>> Start Task data

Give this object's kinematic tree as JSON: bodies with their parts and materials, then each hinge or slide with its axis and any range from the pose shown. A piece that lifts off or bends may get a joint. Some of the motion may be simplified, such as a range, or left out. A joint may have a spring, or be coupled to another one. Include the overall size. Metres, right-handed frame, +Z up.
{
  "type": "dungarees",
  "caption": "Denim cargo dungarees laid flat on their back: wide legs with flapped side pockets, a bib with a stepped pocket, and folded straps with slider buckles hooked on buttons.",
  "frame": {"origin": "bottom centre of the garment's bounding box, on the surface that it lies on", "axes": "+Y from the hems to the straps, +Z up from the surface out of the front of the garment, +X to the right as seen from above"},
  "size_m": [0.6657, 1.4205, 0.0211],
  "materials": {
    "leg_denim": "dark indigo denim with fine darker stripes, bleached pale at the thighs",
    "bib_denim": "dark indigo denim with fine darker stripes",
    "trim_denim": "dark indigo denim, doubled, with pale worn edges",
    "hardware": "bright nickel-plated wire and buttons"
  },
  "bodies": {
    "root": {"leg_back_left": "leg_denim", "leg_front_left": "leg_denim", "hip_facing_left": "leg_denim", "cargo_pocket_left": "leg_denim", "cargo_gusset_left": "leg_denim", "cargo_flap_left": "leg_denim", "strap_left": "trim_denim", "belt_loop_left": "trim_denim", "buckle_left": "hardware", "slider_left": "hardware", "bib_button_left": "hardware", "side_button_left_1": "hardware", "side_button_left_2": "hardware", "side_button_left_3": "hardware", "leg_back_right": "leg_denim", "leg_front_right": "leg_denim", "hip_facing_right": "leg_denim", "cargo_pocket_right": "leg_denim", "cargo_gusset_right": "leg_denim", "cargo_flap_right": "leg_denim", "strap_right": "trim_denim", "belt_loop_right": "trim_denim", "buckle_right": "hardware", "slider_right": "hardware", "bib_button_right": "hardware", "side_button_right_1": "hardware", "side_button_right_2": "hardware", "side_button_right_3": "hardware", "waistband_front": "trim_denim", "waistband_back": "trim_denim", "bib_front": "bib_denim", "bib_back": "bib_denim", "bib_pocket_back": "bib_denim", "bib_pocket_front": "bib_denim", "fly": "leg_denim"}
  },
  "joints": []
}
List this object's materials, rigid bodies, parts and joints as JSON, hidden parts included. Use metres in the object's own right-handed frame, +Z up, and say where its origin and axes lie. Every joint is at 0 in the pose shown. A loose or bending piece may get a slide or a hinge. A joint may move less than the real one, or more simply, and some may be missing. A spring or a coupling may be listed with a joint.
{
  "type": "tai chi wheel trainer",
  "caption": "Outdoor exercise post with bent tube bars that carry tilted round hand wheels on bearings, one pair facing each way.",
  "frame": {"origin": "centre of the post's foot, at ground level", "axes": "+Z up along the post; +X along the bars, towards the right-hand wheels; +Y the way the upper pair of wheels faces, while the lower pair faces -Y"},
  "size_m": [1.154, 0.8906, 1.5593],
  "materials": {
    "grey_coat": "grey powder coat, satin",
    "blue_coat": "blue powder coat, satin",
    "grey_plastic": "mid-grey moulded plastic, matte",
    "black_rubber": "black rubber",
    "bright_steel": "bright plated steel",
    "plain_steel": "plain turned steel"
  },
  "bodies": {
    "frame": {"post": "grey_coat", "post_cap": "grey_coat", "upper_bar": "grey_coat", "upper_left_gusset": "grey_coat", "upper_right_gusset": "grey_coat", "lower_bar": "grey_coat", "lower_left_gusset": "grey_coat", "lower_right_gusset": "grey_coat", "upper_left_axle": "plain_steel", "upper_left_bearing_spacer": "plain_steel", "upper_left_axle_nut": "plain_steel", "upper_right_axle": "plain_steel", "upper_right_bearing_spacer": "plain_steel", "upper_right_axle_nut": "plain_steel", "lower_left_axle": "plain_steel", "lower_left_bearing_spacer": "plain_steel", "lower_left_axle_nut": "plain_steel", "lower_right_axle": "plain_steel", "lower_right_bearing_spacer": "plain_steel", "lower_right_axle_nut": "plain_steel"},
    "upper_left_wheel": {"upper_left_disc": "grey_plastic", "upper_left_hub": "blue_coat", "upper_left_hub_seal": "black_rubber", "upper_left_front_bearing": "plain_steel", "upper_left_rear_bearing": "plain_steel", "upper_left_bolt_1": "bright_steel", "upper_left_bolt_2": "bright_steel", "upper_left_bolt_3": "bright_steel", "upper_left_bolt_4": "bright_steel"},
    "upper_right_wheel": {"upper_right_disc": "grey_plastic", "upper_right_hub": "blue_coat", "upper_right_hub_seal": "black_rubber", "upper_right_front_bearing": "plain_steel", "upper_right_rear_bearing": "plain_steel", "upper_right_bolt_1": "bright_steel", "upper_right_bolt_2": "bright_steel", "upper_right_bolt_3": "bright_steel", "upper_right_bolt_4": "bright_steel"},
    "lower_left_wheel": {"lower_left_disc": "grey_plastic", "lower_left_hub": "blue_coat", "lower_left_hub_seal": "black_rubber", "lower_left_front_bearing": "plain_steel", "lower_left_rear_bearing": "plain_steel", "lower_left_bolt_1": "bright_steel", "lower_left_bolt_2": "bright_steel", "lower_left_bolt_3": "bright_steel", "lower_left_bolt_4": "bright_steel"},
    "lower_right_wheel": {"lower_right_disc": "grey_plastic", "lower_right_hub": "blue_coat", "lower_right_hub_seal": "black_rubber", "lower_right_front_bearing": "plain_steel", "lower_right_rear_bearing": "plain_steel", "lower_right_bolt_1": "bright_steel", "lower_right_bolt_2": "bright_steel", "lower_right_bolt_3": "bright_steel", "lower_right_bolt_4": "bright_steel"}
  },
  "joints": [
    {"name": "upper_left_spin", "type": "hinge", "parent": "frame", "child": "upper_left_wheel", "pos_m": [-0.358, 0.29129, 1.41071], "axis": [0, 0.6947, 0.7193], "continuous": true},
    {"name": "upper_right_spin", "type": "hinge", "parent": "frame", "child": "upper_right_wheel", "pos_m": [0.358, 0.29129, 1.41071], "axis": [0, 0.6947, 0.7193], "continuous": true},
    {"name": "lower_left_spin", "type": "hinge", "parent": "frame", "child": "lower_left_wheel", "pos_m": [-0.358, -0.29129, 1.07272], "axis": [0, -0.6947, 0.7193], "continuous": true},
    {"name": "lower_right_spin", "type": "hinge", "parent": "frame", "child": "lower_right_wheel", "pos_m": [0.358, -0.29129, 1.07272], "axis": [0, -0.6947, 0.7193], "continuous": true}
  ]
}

>> End Task data

What you should do: Copy each entry exactly, with nothing added or dropped.

Task output:
Give this object's kinematic tree as JSON: bodies with their parts and materials, then each hinge or slide with its axis and any range from the pose shown. A piece that lifts off or bends may get a joint. Some of the motion may be simplified, such as a range, or left out. A joint may have a spring, or be coupled to another one. Include the overall size. Metres, right-handed frame, +Z up.
{
  "type": "dungarees",
  "caption": "Denim cargo dungarees laid flat on their back: wide legs with flapped side pockets, a bib with a stepped pocket, and folded straps with slider buckles hooked on buttons.",
  "frame": {"origin": "bottom centre of the garment's bounding box, on the surface that it lies on", "axes": "+Y from the hems to the straps, +Z up from the surface out of the front of the garment, +X to the right as seen from above"},
  "size_m": [0.6657, 1.4205, 0.0211],
  "materials": {
    "leg_denim": "dark indigo denim with fine darker stripes, bleached pale at the thighs",
    "bib_denim": "dark indigo denim with fine darker stripes",
    "trim_denim": "dark indigo denim, doubled, with pale worn edges",
    "hardware": "bright nickel-plated wire and buttons"
  },
  "bodies": {
    "root": {"leg_back_left": "leg_denim", "leg_front_left": "leg_denim", "hip_facing_left": "leg_denim", "cargo_pocket_left": "leg_denim", "cargo_gusset_left": "leg_denim", "cargo_flap_left": "leg_denim", "strap_left": "trim_denim", "belt_loop_left": "trim_denim", "buckle_left": "hardware", "slider_left": "hardware", "bib_button_left": "hardware", "side_button_left_1": "hardware", "side_button_left_2": "hardware", "side_button_left_3": "hardware", "leg_back_right": "leg_denim", "leg_front_right": "leg_denim", "hip_facing_right": "leg_denim", "cargo_pocket_right": "leg_denim", "cargo_gusset_right": "leg_denim", "cargo_flap_right": "leg_denim", "strap_right": "trim_denim", "belt_loop_right": "trim_denim", "buckle_right": "hardware", "slider_right": "hardware", "bib_button_right": "hardware", "side_button_right_1": "hardware", "side_button_right_2": "hardware", "side_button_right_3": "hardware", "waistband_front": "trim_denim", "waistband_back": "trim_denim", "bib_front": "bib_denim", "bib_back": "bib_denim", "bib_pocket_back": "bib_denim", "bib_pocket_front": "bib_denim", "fly": "leg_denim"}
  },
  "joints": []
}
List this object's materials, rigid bodies, parts and joints as JSON, hidden parts included. Use metres in the object's own right-handed frame, +Z up, and say where its origin and axes lie. Every joint is at 0 in the pose shown. A loose or bending piece may get a slide or a hinge. A joint may move less than the real one, or more simply, and some may be missing. A spring or a coupling may be listed with a joint.
{
  "type": "tai chi wheel trainer",
  "caption": "Outdoor exercise post with bent tube bars that carry tilted round hand wheels on bearings, one pair facing each way.",
  "frame": {"origin": "centre of the post's foot, at ground level", "axes": "+Z up along the post; +X along the bars, towards the right-hand wheels; +Y the way the upper pair of wheels faces, while the lower pair faces -Y"},
  "size_m": [1.154, 0.8906, 1.5593],
  "materials": {
    "grey_coat": "grey powder coat, satin",
    "blue_coat": "blue powder coat, satin",
    "grey_plastic": "mid-grey moulded plastic, matte",
    "black_rubber": "black rubber",
    "bright_steel": "bright plated steel",
    "plain_steel": "plain turned steel"
  },
  "bodies": {
    "frame": {"post": "grey_coat", "post_cap": "grey_coat", "upper_bar": "grey_coat", "upper_left_gusset": "grey_coat", "upper_right_gusset": "grey_coat", "lower_bar": "grey_coat", "lower_left_gusset": "grey_coat", "lower_right_gusset": "grey_coat", "upper_left_axle": "plain_steel", "upper_left_bearing_spacer": "plain_steel", "upper_left_axle_nut": "plain_steel", "upper_right_axle": "plain_steel", "upper_right_bearing_spacer": "plain_steel", "upper_right_axle_nut": "plain_steel", "lower_left_axle": "plain_steel", "lower_left_bearing_spacer": "plain_steel", "lower_left_axle_nut": "plain_steel", "lower_right_axle": "plain_steel", "lower_right_bearing_spacer": "plain_steel", "lower_right_axle_nut": "plain_steel"},
    "upper_left_wheel": {"upper_left_disc": "grey_plastic", "upper_left_hub": "blue_coat", "upper_left_hub_seal": "black_rubber", "upper_left_front_bearing": "plain_steel", "upper_left_rear_bearing": "plain_steel", "upper_left_bolt_1": "bright_steel", "upper_left_bolt_2": "bright_steel", "upper_left_bolt_3": "bright_steel", "upper_left_bolt_4": "bright_steel"},
    "upper_right_wheel": {"upper_right_disc": "grey_plastic", "upper_right_hub": "blue_coat", "upper_right_hub_seal": "black_rubber", "upper_right_front_bearing": "plain_steel", "upper_right_rear_bearing": "plain_steel", "upper_right_bolt_1": "bright_steel", "upper_right_bolt_2": "bright_steel", "upper_right_bolt_3": "bright_steel", "upper_right_bolt_4": "bright_steel"},
    "lower_left_wheel": {"lower_left_disc": "grey_plastic", "lower_left_hub": "blue_coat", "lower_left_hub_seal": "black_rubber", "lower_left_front_bearing": "plain_steel", "lower_left_rear_bearing": "plain_steel", "lower_left_bolt_1": "bright_steel", "lower_left_bolt_2": "bright_steel", "lower_left_bolt_3": "bright_steel", "lower_left_bolt_4": "bright_steel"},
    "lower_right_wheel": {"lower_right_disc": "grey_plastic", "lower_right_hub": "blue_coat", "lower_right_hub_seal": "black_rubber", "lower_right_front_bearing": "plain_steel", "lower_right_rear_bearing": "plain_steel", "lower_right_bolt_1": "bright_steel", "lower_right_bolt_2": "bright_steel", "lower_right_bolt_3": "bright_steel", "lower_right_bolt_4": "bright_steel"}
  },
  "joints": [
    {"name": "upper_left_spin", "type": "hinge", "parent": "frame", "child": "upper_left_wheel", "pos_m": [-0.358, 0.29129, 1.41071], "axis": [0, 0.6947, 0.7193], "continuous": true},
    {"name": "upper_right_spin", "type": "hinge", "parent": "frame", "child": "upper_right_wheel", "pos_m": [0.358, 0.29129, 1.41071], "axis": [0, 0.6947, 0.7193], "continuous": true},
    {"name": "lower_left_spin", "type": "hinge", "parent": "frame", "child": "lower_left_wheel", "pos_m": [-0.358, -0.29129, 1.07272], "axis": [0, -0.6947, 0.7193], "continuous": true},
    {"name": "lower_right_spin", "type": "hinge", "parent": "frame", "child": "lower_right_wheel", "pos_m": [0.358, -0.29129, 1.07272], "axis": [0, -0.6947, 0.7193], "continuous": true}
  ]
}